つまり、「ボーカルトレーニング」は、歌の表現力やテクニックを習得することを目的としたトレーニングなのです。
すでに解説したとおり、「ボイストレーニング」の対象者には、歌い方を学ぶ人だけでなく、話し方を学ぶ人もいます。しかし、「ボーカルトレーニング」では、「歌唱の実力を上げたい」という人のみが対象となるのです。
「ボーカルトレーニング」の練習内容
「ボーカルトレーニング」の具体的な内容としては、以下のようなものが挙げられます。
- 歌声の抑揚のつける練習を行う
- 歌う際のリズムのとりかたを学ぶ
- アドリブを加えながら歌う方法を身に着ける
「ボーカルトレーニング」の指導者
「ボーカルトレーニング」の指導者は、ボーカルトレーナーと呼ばれます。各トレーナーはそれぞれ異なる得意分野をもつため、自身の目的に合わせてボーカルトレーナーを選ぶ必要があります。
たとえば、J-POPの楽曲の歌唱力を上達させたい場合は、声楽を専門とするボーカルトレーナーではなく、ポップミュージックを専門とするボーカルトレーナーから指導を受けましょう。
なお、「ボーカルトレーニング」も「ボイストレーニング」と同じく、動画や書籍の内容をもとに独学で行うことができます。
「ボイストレーニング」と「ボーカルトレーニング」の関係
「上手に歌えるようになりたい」と思う人は、「ボイストレーニング」と「ボーカルトレーニング」のどちらを先に行えば良いのでしょうか。
すでに解説したとおり、「ボイストレーニング」は発声方法を学ぶもので、「ボーカルトレーニング」は歌の表現力を学ぶものです。
正しい発声ができなければ、表現力のある歌声を作ることもできません。

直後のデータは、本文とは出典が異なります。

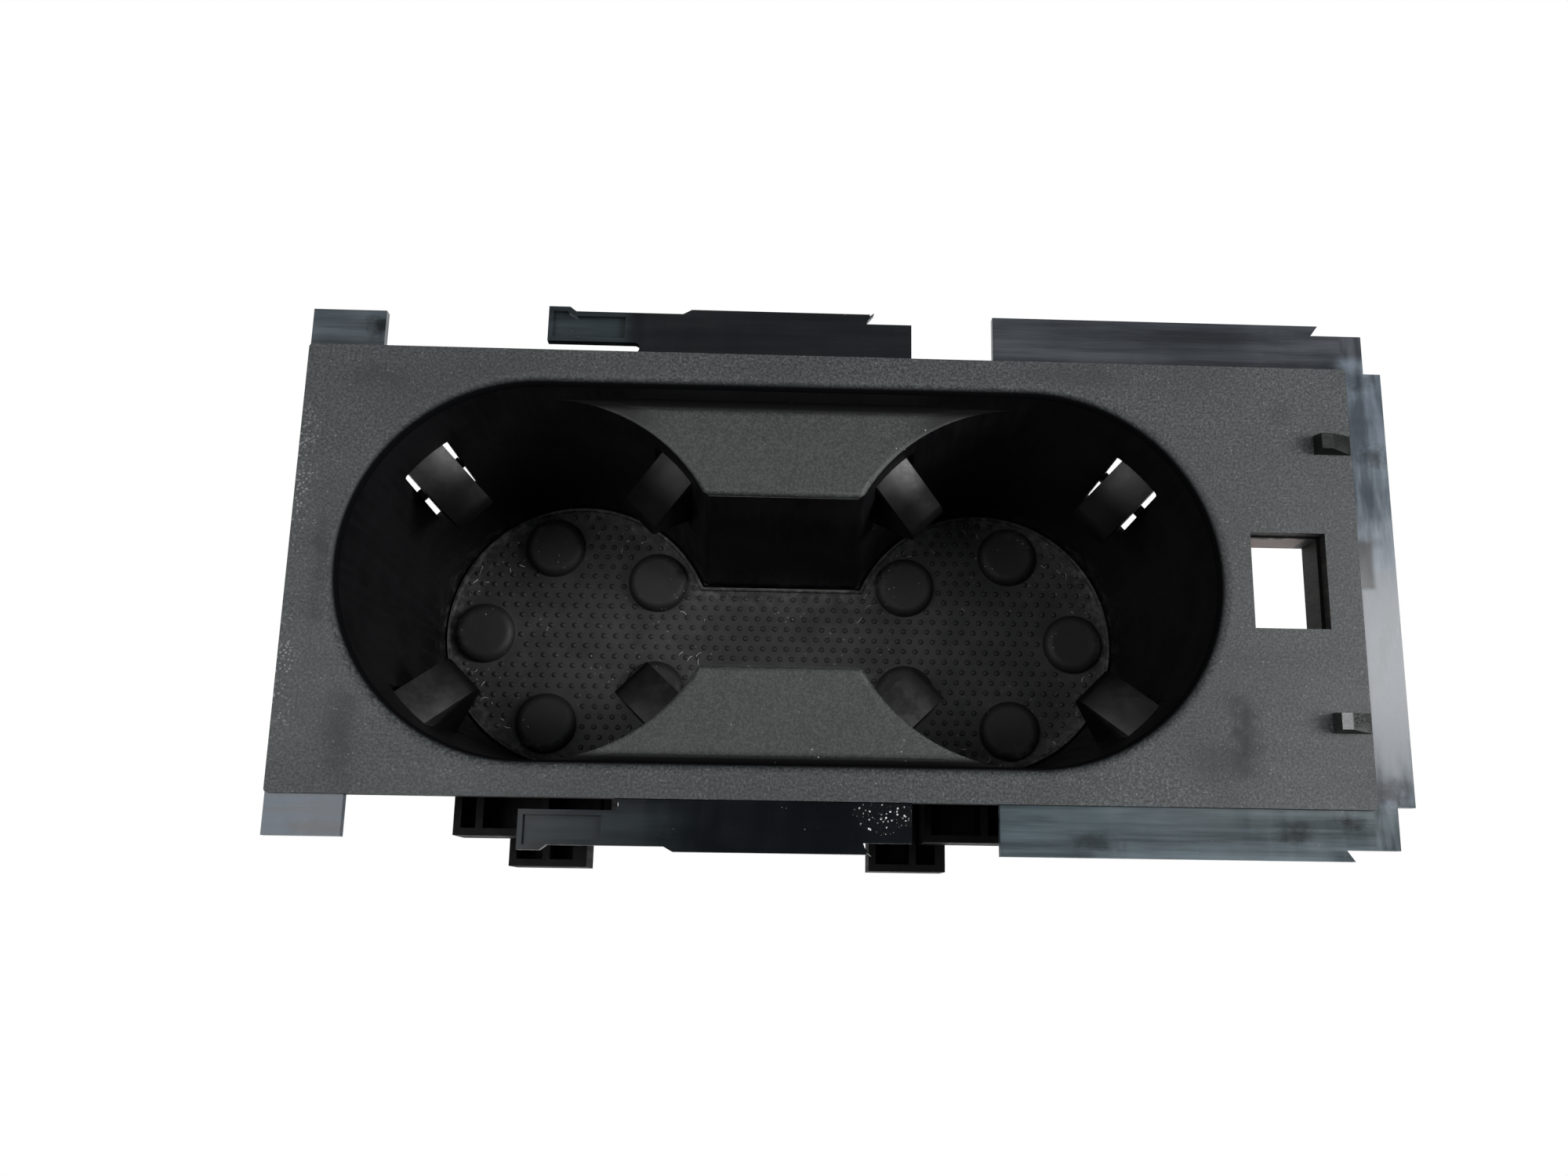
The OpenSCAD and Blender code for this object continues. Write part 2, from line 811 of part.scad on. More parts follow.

したがって、「ボイストレーニング」は歌の基礎を構築するためのものであり、「ボーカルトレーニング」は歌の発展的なスキルを得るためのものであるということができます。
つまり、「ボイストレーニング」「ボーカルトレーニング」の順で行う必要があるということです。この順序を誤ると、歌唱力を効果的に伸ばすことができませんから、注意が必要です。
まとめ
以上、この記事では、「ボイストレーニング」と「ボーカルトレーニング」の違いについて解説しました。
- ボイストレーニング:歌や会話の正しい発声を身につける練習
- ボーカルトレーニング:歌の表現力を向上させる練習
両者の特徴を知っていなければ、発声や歌唱を正しく成長させることもできません。自身の目標をよく考えたうえで、「ボイストレーニング」や「ボーカルトレーニング」に取り組みましょう。